鉄道があったりと廃止されてしまう北海道では、たとえ民営企業でない第3セクターが運営していようとも、鉄路の未来は明るいとは言えない。
過去には、国鉄から路線を受け継いだ第3セクター路線、「北海道ちほく高原鉄道 ふるさと銀河線」が廃止されるということもあった。
道南いさりび鉄道がいつまでも末永く残ることを願って、今日は木古内から全線乗車する。
木古内から函館空港へ
使用するきっぷは、「いさりび1日きっぷ」。道南いさりび鉄道全線が1日乗り放題というきっぷで、大人700円で購入できる。スマホからも購入可。

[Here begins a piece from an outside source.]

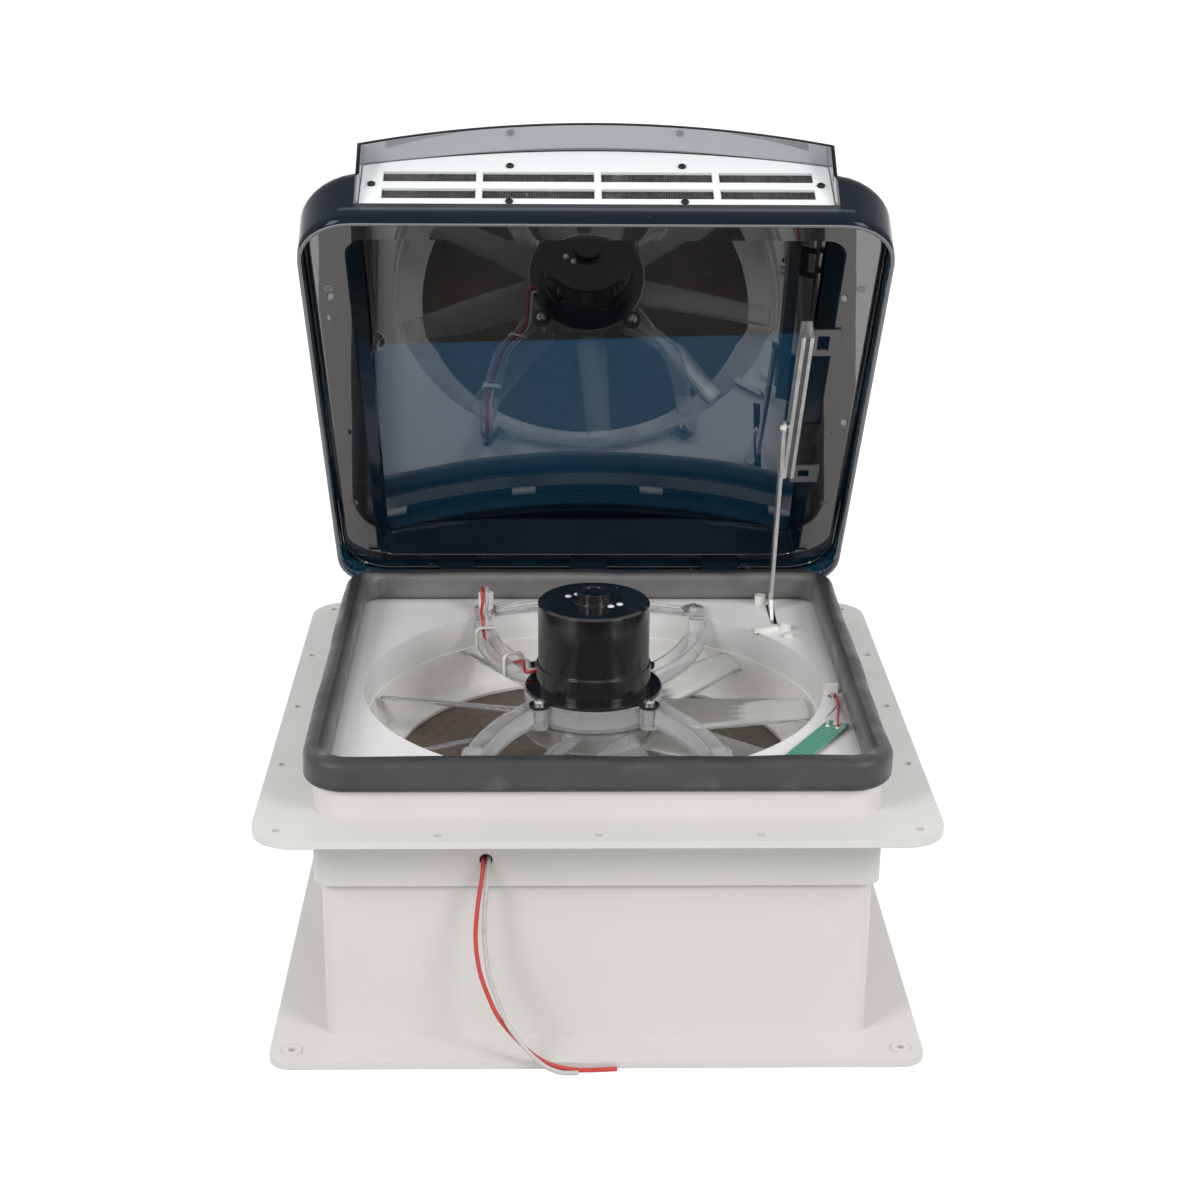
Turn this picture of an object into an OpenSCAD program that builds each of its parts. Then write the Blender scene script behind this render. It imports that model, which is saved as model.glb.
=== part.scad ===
// Roof vent fan for a 14 inch roof opening, shown with its lid raised.
// It stands on its ceiling trim, as it would before fitting.
// Origin: middle of the trim's four screws, on the trim's room face. +Z points up to the roof,
// X runs along the lid's hinge, and the lid opens towards -Y.

/* [Roof flange] */
// Width of the square flange that is screwed to the roof
flange_w = 418; // [412:1:430]
// Thickness of the flange
flange_t = 5; // [4:0.5:7]
// Corner radius of the flange
flange_corner = 26; // [16:1:34]
// Distance from the flange's edge to the side rows of screw holes
screw_edge = 9; // [8:0.5:11]
// Spacing of the screw holes along a side
screw_pitch = 96.5; // [85:0.5:105]
// Distance from the flange's edge to the corner holes
corner_screw_edge = 16; // [14:0.5:19]
// Diameter of the roof screw holes
screw_hole_d = 5; // [4:0.5:6]

/* [Skirt, collar and deck] */
// Outer width of the skirt that drops through the roof opening
skirt_w = 350; // [346:1:354]
// Wall thickness of the base moulding
base_wall = 3; // [2.5:0.1:3.5]
// Drop of the skirt below the top of the flange
skirt_drop = 47; // [40:1:60]
// Corner radius of the skirt
skirt_corner = 12; // [8:1:18]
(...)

木古内~五稜郭間の運賃は980円だから、片道乗車するだけでも元が取れてしまうのだ。これは利用しないほかない。
朝7時前にホテル「クラッセイン木古内」をチェックアウトし、木古内駅に行く。
飛行機に乗る時間は遅くても良いのだが、航空券を「スカイメイト」で購入するため、早めに空港へ行っておきたいのだ。
木古内駅には、地元の鉄道にまつわる展示が置かれていた。
07時12分発、函館行き普通列車に乗車。始発の木古内では、乗客は両手で数えられる程度。
木古内を出ると、列車は北斗市を通り、函館市へと至る。
途中、北斗市で最も栄えている「上磯」を通る頃には、乗客は増え、立客が出るほど混雑していた。朝だから、通学で利用する学生も多かった。
木古内から約1時間で、終点の函館着。
函館駅から、空港連絡バスに乗り、函館空港へ急ぐ。
函館空港で時間つぶし⇒丘珠空港へ
朝9時だというのに、もう函館空港に着いてしまった。さっそくカウンターに行き、13時15分発の丘珠行きチケットを無事購入。
まだ飛行機まで4時間ほどある、空港で適当に時間をつぶそう。
函館空港は丘珠よりもちろん規模は大きく、飲食店やお店も結構充実している。
フライト情報を示す表示機(上の写真)は、昔懐かしい「パタパタ式」(正式には、「反転フラップ式」)が使われている。
空港から外に出て、飛行機を眺めることができるスポット(送迎デッキ)もある。この日は暑かったが、外にいる方が何となく落ち着くので、ここで1時間近く滞在していた。
飛行機を見ながら、ひたすら時間をつぶす。
送迎デッキには、ベンチもいくつか置かれている。今日は暑く、日差しも強かったため人は少なめだった。
そろそろ昼が近づいてきたので、昼ご飯。空港内にある、「HAKOYA」というお店で、海鮮丼を食べた。それほど高いわけでもなかったが、味はとても良かった。
昼ご飯を食べたら、空港の片隅でぼーっとして、保安検査場へと行く。
行き(丘珠⇒函館)はリーマンで混雑していたが、今回は午後発ということもあってか、乗客は少なかった。もちろんボックス席でもなかった。
前回とは打って変わって、快適な空の旅を楽しむことができて良かった。
旅の終着点、丘珠空港に戻ってきた。
空港から東豊線栄町駅まで、連絡バスが出ているのだが、ちょうどきた北都交通のバスは交通系ICカードに対応しておらず、小銭が必要だったので歩くことにした。
丘珠空港から栄町駅は、徒歩10~20分程度。冬は雪がひどく、歩くのは厳しいと思うが、夏ならば問題ない。
旅の総括
今回は、6泊7日で渡島・檜山地方を巡った。
訪れた自治体は、以下の通り。
乙部町(1日目:宮の森公園などを訪問)
江差町(2日目:姥神大神宮、開陽丸、フェリーターミナルなど)
厚沢部町(3日目:道の駅、水の環境公園、図書館など)
鹿部町(4日目:町役場、道の駅、鹿部駅など)
北斗市(1~5日目:新函館北斗駅、東横イン)
函館市(1日目、7日目:函館空港、函館駅)
七飯町(4日目:道の駅)
木古内町(5~7日目:木古内駅、道の駅、みそぎ浜など)
上ノ国町(5日目:湯ノ岱温泉)
知内町(5日目:知内町の中心部を散策)
松前町(6日目:松前城、旧松前駅など)
福島町(横綱記念館、青函トンネル記念館)
7日間という長い旅で、たくさんの自治体に訪れることができた。
飛行機、鉄道、バス、新幹線と、多種多様な交通機関を楽しむこともでき、充実した旅だったと思う。
今回の旅行記はこれで以上となります。
最後までお読みいただき、ありがとうございました。